(Objective):
Return all of the data exactly as given.

>> Begin Source excerpt

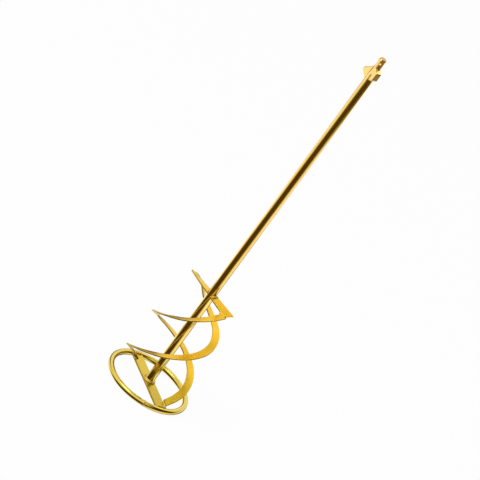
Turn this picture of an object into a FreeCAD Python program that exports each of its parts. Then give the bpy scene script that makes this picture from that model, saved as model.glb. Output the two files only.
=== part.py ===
import FreeCAD, Part
import math
import os
import Sketcher
from FreeCAD import Placement, Vector

# Spiral mixing paddle. A round rod carries a grooved drive shank and a two-eared stop collar
# at its top. Its foot stands on a flat bar across a ring, and two helical blades wind from
# that bar up to two twisted arms on the rod. The paddle stands on its ring: +Z runs up the
# rod, and z = 0 is the floor under the ring.

doc = FreeCAD.newDocument("SpiralMixingPaddle")
sheet = doc.addObject("Spreadsheet::Sheet", "Sizes")

# Millimetres and degrees. Angles run anticlockwise from +X, seen from above. A share is a
# part of the rise from the foot of a blade to its head.
sizes = [
    ("overallLength", 590, "floor to the tip of the shank"),
    ("ringDiameter", 120, "outside of the foot ring"),
    ("ringBar", 8, "round bar of the ring"),
    ("seamAngle", -78, "butt weld of the ring"),
    ("seamLength", 3, "that weld, along the ring"),
    ("seamHeight", 0.6, "its bead above the bar"),
    ("crossbarWidth", 16, "flat bar across the ring"),
    ("crossbarThickness", 3, "of the same bar"),
    ("crossbarRise", 1.7, "its middle above the middle of the ring"),
    ("crossbarAngle", -51, "direction of its first end"),
    ("rodDiameter", 12, "round bar of the rod"),
    ("armHeight", 162, "floor to the middle of the arms"),
    ("armAngle", -32, "direction of the first arm"),
    ("armWidth", 12, "flat bar of the arms"),
    ("armThickness", 2.5, "of the same bar"),
    ("armReach", 41.2, "axis of the rod to the middle of an arm's end"),
    ("armSlant", 4.8, "upper edge of an arm longer than its lower edge"),
    ("armRootTilt", 5, "slope of an arm's width at the rod"),
    ("armEndTilt", 28, "the same at its end"),
    ("bladeWidth", 10.5, "flat strip of the blades"),
    ("bladeThickness", 2, "of the same strip"),
    ("bladeHeadOverlap", 3.5, "degrees that a blade's head runs past the arm's edge"),
    ("bladeHeadInset", 8, "head of a blade inside the blade's own radius"),
    ("firstBladeGap", 1.6, "first blade's outer edge to the inside of the ring"),
    ("firstBladeShift", -0.5, "its axis from the rod's, along X"),
    ("firstBladeFoot", 3.2, "its foot below the top of the crossbar"),
    ("firstBladeHead", 0, "its head below the arm's edge"),
    ("firstBladeShareA", 0.954, "rise at 0.08 of its turn, from the head"),
    ("firstBladeShareB", 0.878, "rise at 0.14"),
    ("firstBladeShareC", 0.723, "rise at 0.26"),
    ("firstBladeShareD", 0.445, "rise at 0.5"),
    ("firstBladeShareE", 0.246, "rise at 0.745"),
    ("secondBladeGap", 3.4, "as the first blade's"),
    ("secondBladeShift", -3.6, "as the first blade's"),
    ("secondBladeFoot", 0.1, "as the first blade's"),
    ("secondBladeHead", -1.5, "as the first blade's, here above it"),
    ("secondBladeShareA", 0.915, "as the first blade's"),
    ("secondBladeShareB", 0.8, "as the first blade's"),
    ("secondBladeShareC", 0.686, "as the first blade's"),
    ("secondBladeShareD", 0.528, "as the first blade's"),
    ("secondBladeShareE", 0.291, "as the first blade's"),
    ("shankDiameter", 10, "round shank"),
    ("shankChamfer", 1.2, "at its tip"),
    ("collarAngle", -50, "direction of the first ear of the stop collar"),
    ("collarThickness", 8.5, "across an ear"),
    ("coneTop", 16, "tip of the shank to the end of its plain round"),
    ("coneFoot", 26, "tip to the start of the rod's own round"),
    ("firstEarReach", 10.8, "axis of the rod to the end of the short ear"),
    ("firstEarTop", 16.5, "tip to the start of that ear at the shank"),
    ("firstEarShoulder", 18, "tip to its upper corner"),
    ("firstEarEdge", 30, "tip to its lower corner"),
    ("firstEarNeck", 34.5, "tip to its end on the rod"),
    ("secondEarReach", 18.5, "as the short ear's, for the long one"),
    ("secondEarTop", 16.5, "as the short ear's"),
    ("secondEarShoulder", 31, "as the short ear's"),
    ("secondEarEdge", 36, "as the short ear's"),
    ("secondEarNeck", 39, "as the short ear's"),
    ("detentAngle", 50, "closed groove of the shank, from the first ear"),
    ("detentRadius", 1.5, "of the ball that it holds"),
    ("detentLength", 9, "overall"),
    ("detentDepth", 1.3, "below the round of the shank"),
    ("detentTip", 5, "tip of the shank to the groove"),
    ("keyWidth", 2.6, "open groove of the shank"),
    ("keyDepth", 1.6, "below the round of the shank"),
    ("keyLength", 8, "from the tip"),
    ("footWeldHeight", 3.6, "bead round the foot of the rod"),
    ("footWeldWidth", 3, "the same, out from the rod"),
    ("beadRadius", 2, "of the other beads"),
]
for row, (alias, value, note) in enumerate(sizes, start=1):
    sheet.set(f"A{row}", note)
    sheet.set(f"B{row}", str(value))
    sheet.setAlias(f"B{row}", alias)
doc.recompute()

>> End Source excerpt

(Solution to this exercise):
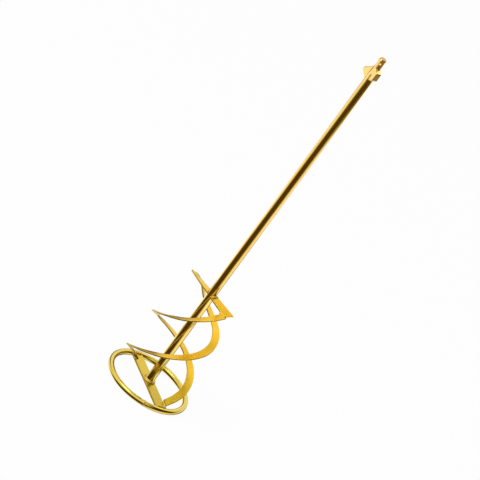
Turn this picture of an object into a FreeCAD Python program that exports each of its parts. Then give the bpy scene script that makes this picture from that model, saved as model.glb. Output the two files only.
=== part.py ===
import FreeCAD, Part
import math
import os
import Sketcher
from FreeCAD import Placement, Vector

# Spiral mixing paddle. A round rod carries a grooved drive shank and a two-eared stop collar
# at its top. Its foot stands on a flat bar across a ring, and two helical blades wind from
# that bar up to two twisted arms on the rod. The paddle stands on its ring: +Z runs up the
# rod, and z = 0 is the floor under the ring.

doc = FreeCAD.newDocument("SpiralMixingPaddle")
sheet = doc.addObject("Spreadsheet::Sheet", "Sizes")

# Millimetres and degrees. Angles run anticlockwise from +X, seen from above. A share is a
# part of the rise from the foot of a blade to its head.
sizes = [
    ("overallLength", 590, "floor to the tip of the shank"),
    ("ringDiameter", 120, "outside of the foot ring"),
    ("ringBar", 8, "round bar of the ring"),
    ("seamAngle", -78, "butt weld of the ring"),
    ("seamLength", 3, "that weld, along the ring"),
    ("seamHeight", 0.6, "its bead above the bar"),
    ("crossbarWidth", 16, "flat bar across the ring"),
    ("crossbarThickness", 3, "of the same bar"),
    ("crossbarRise", 1.7, "its middle above the middle of the ring"),
    ("crossbarAngle", -51, "direction of its first end"),
    ("rodDiameter", 12, "round bar of the rod"),
    ("armHeight", 162, "floor to the middle of the arms"),
    ("armAngle", -32, "direction of the first arm"),
    ("armWidth", 12, "flat bar of the arms"),
    ("armThickness", 2.5, "of the same bar"),
    ("armReach", 41.2, "axis of the rod to the middle of an arm's end"),
    ("armSlant", 4.8, "upper edge of an arm longer than its lower edge"),
    ("armRootTilt", 5, "slope of an arm's width at the rod"),
    ("armEndTilt", 28, "the same at its end"),
    ("bladeWidth", 10.5, "flat strip of the blades"),
    ("bladeThickness", 2, "of the same strip"),
    ("bladeHeadOverlap", 3.5, "degrees that a blade's head runs past the arm's edge"),
    ("bladeHeadInset", 8, "head of a blade inside the blade's own radius"),
    ("firstBladeGap", 1.6, "first blade's outer edge to the inside of the ring"),
    ("firstBladeShift", -0.5, "its axis from the rod's, along X"),
    ("firstBladeFoot", 3.2, "its foot below the top of the crossbar"),
    ("firstBladeHead", 0, "its head below the arm's edge"),
    ("firstBladeShareA", 0.954, "rise at 0.08 of its turn, from the head"),
    ("firstBladeShareB", 0.878, "rise at 0.14"),
    ("firstBladeShareC", 0.723, "rise at 0.26"),
    ("firstBladeShareD", 0.445, "rise at 0.5"),
    ("firstBladeShareE", 0.246, "rise at 0.745"),
    ("secondBladeGap", 3.4, "as the first blade's"),
    ("secondBladeShift", -3.6, "as the first blade's"),
    ("secondBladeFoot", 0.1, "as the first blade's"),
    ("secondBladeHead", -1.5, "as the first blade's, here above it"),
    ("secondBladeShareA", 0.915, "as the first blade's"),
    ("secondBladeShareB", 0.8, "as the first blade's"),
    ("secondBladeShareC", 0.686, "as the first blade's"),
    ("secondBladeShareD", 0.528, "as the first blade's"),
    ("secondBladeShareE", 0.291, "as the first blade's"),
    ("shankDiameter", 10, "round shank"),
    ("shankChamfer", 1.2, "at its tip"),
    ("collarAngle", -50, "direction of the first ear of the stop collar"),
    ("collarThickness", 8.5, "across an ear"),
    ("coneTop", 16, "tip of the shank to the end of its plain round"),
    ("coneFoot", 26, "tip to the start of the rod's own round"),
    ("firstEarReach", 10.8, "axis of the rod to the end of the short ear"),
    ("firstEarTop", 16.5, "tip to the start of that ear at the shank"),
    ("firstEarShoulder", 18, "tip to its upper corner"),
    ("firstEarEdge", 30, "tip to its lower corner"),
    ("firstEarNeck", 34.5, "tip to its end on the rod"),
    ("secondEarReach", 18.5, "as the short ear's, for the long one"),
    ("secondEarTop", 16.5, "as the short ear's"),
    ("secondEarShoulder", 31, "as the short ear's"),
    ("secondEarEdge", 36, "as the short ear's"),
    ("secondEarNeck", 39, "as the short ear's"),
    ("detentAngle", 50, "closed groove of the shank, from the first ear"),
    ("detentRadius", 1.5, "of the ball that it holds"),
    ("detentLength", 9, "overall"),
    ("detentDepth", 1.3, "below the round of the shank"),
    ("detentTip", 5, "tip of the shank to the groove"),
    ("keyWidth", 2.6, "open groove of the shank"),
    ("keyDepth", 1.6, "below the round of the shank"),
    ("keyLength", 8, "from the tip"),
    ("footWeldHeight", 3.6, "bead round the foot of the rod"),
    ("footWeldWidth", 3, "the same, out from the rod"),
    ("beadRadius", 2, "of the other beads"),
]
for row, (alias, value, note) in enumerate(sizes, start=1):
    sheet.set(f"A{row}", note)
    sheet.set(f"B{row}", str(value))
    sheet.setAlias(f"B{row}", alias)
doc.recompute()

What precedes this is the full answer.